Par ailleurs, il y a la question de la maîtrise d’Internet, que je n’ai pas traitée, et notamment de la main-mise des USA sur l’ICANN, qui reste très problématique.

Et donc oui, l’objectif est bien de contrôler les 7 couches OSI, de la même manière que nous controllons notre espace aérien et notre domaine maritime côtier. Je ne dis pas à ce sujet, comme vous l’évoquez, que la Chine ou la Corée du Nord sont des modèles à suivre, car s’y greffent des questions de libertés fondamentales qui ne sont pas respectées.
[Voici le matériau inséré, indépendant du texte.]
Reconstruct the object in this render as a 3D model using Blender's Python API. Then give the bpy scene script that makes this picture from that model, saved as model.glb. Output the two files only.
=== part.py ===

Néanmoins, le modèle de la Chine est intéressant à observer car il est absolument lucide sur les enjeux, volontariste, et nous pouvons constater qu’économiquement il a du sens. L’Europe doit sans doute trouver un modèle intermédiaire, en phase avec ses valeurs.

Je passe sur les points de la nécessité de favoriser l’émergence de fonds d’investissement puissants et les points de sécurité intérieure, sur lesquels vous êtes d’accord, mais il me semble qu’il est indispensable de continuer à sensibiliser sur ces points, car tout reste à construire.

En ce qui concerne votre dernier commentaire, le coté legislatif me semble indispensable également, pour nous protéger en Europe. Je suis généralement tout à fait défavorable au protectionisme, mais je vous ferais remarquer que les américains, sous le masque de l’absolue vertue, le pratiquent dès que c’est nécessaire à leurs intérêts. A l’Europe de faire le contrepoids, et d’être dans une politique de “donnant-donnant”, et aussi de porter ses valeurs sur le droit, à tous les niveaux dans le numérique. Aujourd’hui, les GAFAM, sous couvert de conditions générales d’utilisation complexes et optimisées, et par des mécanismes d’optimisation fiscale permanente, contournent, voire s’assoient sur le droit Français et Européen dans le domaine du numérique. Je vous laisse prendre connaissance de l’excellent ouvrage d’Olivier Iteanu “Quand le digital défie l’Etat de droit” pour l’argumentation juridique.